Kloos hopes to open up the conversation about climate change to all Calgarians through Extinction Rebellion’s non-violent direct-action trainings.
“[We’re trying to see] how we can change the discussion of climate change and oil and gas to see if we can reach out to more people in Calgary specifically, bring[ing] oil and gas workers into this movement,” she says.
“Because it's their future too and it's their children too.”
Preparing for protests
A.C, who prefers to only use his initials due to his concern that his climate activist position could impact his academic standing, is a participant in the Extinction Rebellion movement and has attended more than one non-violent direct-action training.
He says his role in the movement is working with people to bring awareness to the issue of climate change.

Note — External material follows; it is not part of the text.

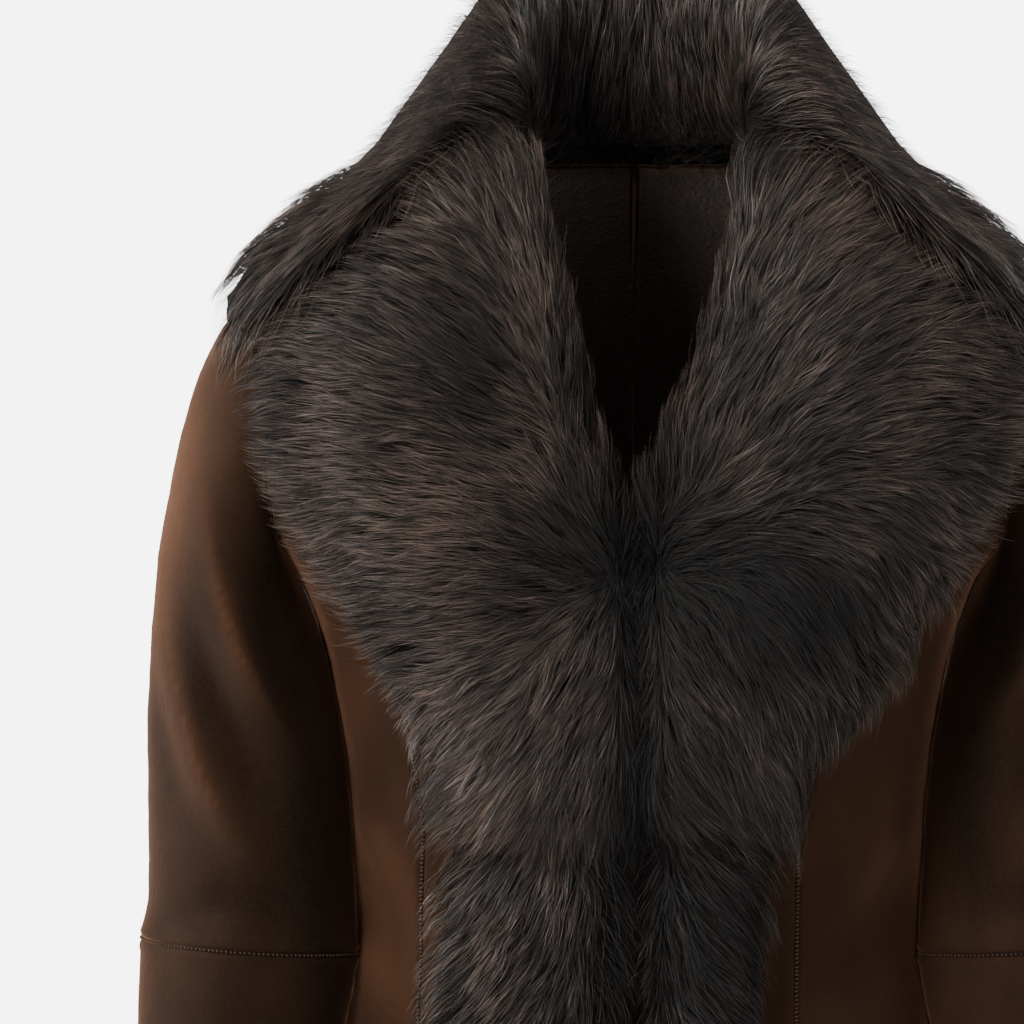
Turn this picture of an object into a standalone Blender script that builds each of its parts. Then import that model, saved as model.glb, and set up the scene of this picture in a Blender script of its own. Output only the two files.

“Anytime we put people together who are trying to move things, change focus, and change attention... I am just trying to network and amplify,” says A.C.
In order to prepare themselves for future protests, Extinction Rebellion Calgary organizers continue to hold non-violent direct-action training sessions to help their members know what to expect during tense situations.
One such session happened towards the end of October. In a rented room in downtown Calgary, the main coordinators adjusted the tables and chairs to form a U-shape that faced the projector at the front of the room — this made it easier to start discussions between the presenters and other members.
The event began with coordinators providing information on what Extinction Rebellion is, and what the group’s demands were through a presentation.
After this, members began the physical portion of the training by practicing passive protesting — a form of protesting in which activists become “limp” or refuse to move when asked.
While people took turns being carried and moved around by others in the training, they began to smile and talk about different ways to protest peacefully. A.C. says the takeaway from non-violent direct-action trainings is learning ways to deal with conflict during protests.
“The clearest takeaway is the strategies to keep non-violent and to keep calm in the face of angry people, whether it is authority or counter protesters,” he says.
During a global strike with the Friday for Future group, A.C says he used what he learned at the non-violent direct-action training to de-escalate a tense situation between a protester and an angry Calgarian.
“We had the numbers [at the protest] to support a total traffic block,” he explains.
“[Someone in their car jolted] forward into this intersection and one of the protesters motioned as if he was going to kick the car, so the guy got out of the car [and began yelling at them]. So, tensions are high.”
A.C says his ability to calm the situation using his non-violent direct-action training made him feel more at ease.
“I felt really good about having the non-violent direct-action training in that instance because I had the tools to remain calm in the face of high tensions and to be able to step in between one of our friends and this aggressor,” he says.
“It felt really empowering.”
Not only have these non-violent direct-action trainings helped A.C, but they’ve also bridged the gap between protesters and oil and gas workers on what Extinction Rebellion Calgary is. Kloos says the trainings are helping participants get Extinction Rebellion’s main message across — they are non-violent and a peaceful activist group.
"That's what the purpose of these non-violent direct-action trainings are,” Kloss explains.
“To really teach people how to remain calm in their bodies and just get that clear message across that we are peaceful, and we are doing this out of our love for each other and wanting a better world.”
Kloos says despite the challenges of protesting in Calgary — an oil and gas-based city — Extinction Rebellion will continue to fight for their message to be heard.
“We know what our message is and we're not going to change that in any way to appease people in the public,” she says.
“If it's going to result in some adversity, then that's to be expected.”
Kloos says that coming from a place of non-violence is the key to successful movements in the future.
“We are going to keep pushing for what our values are and what we believe in and ideally try to come from a place of non-violence, love and openness.”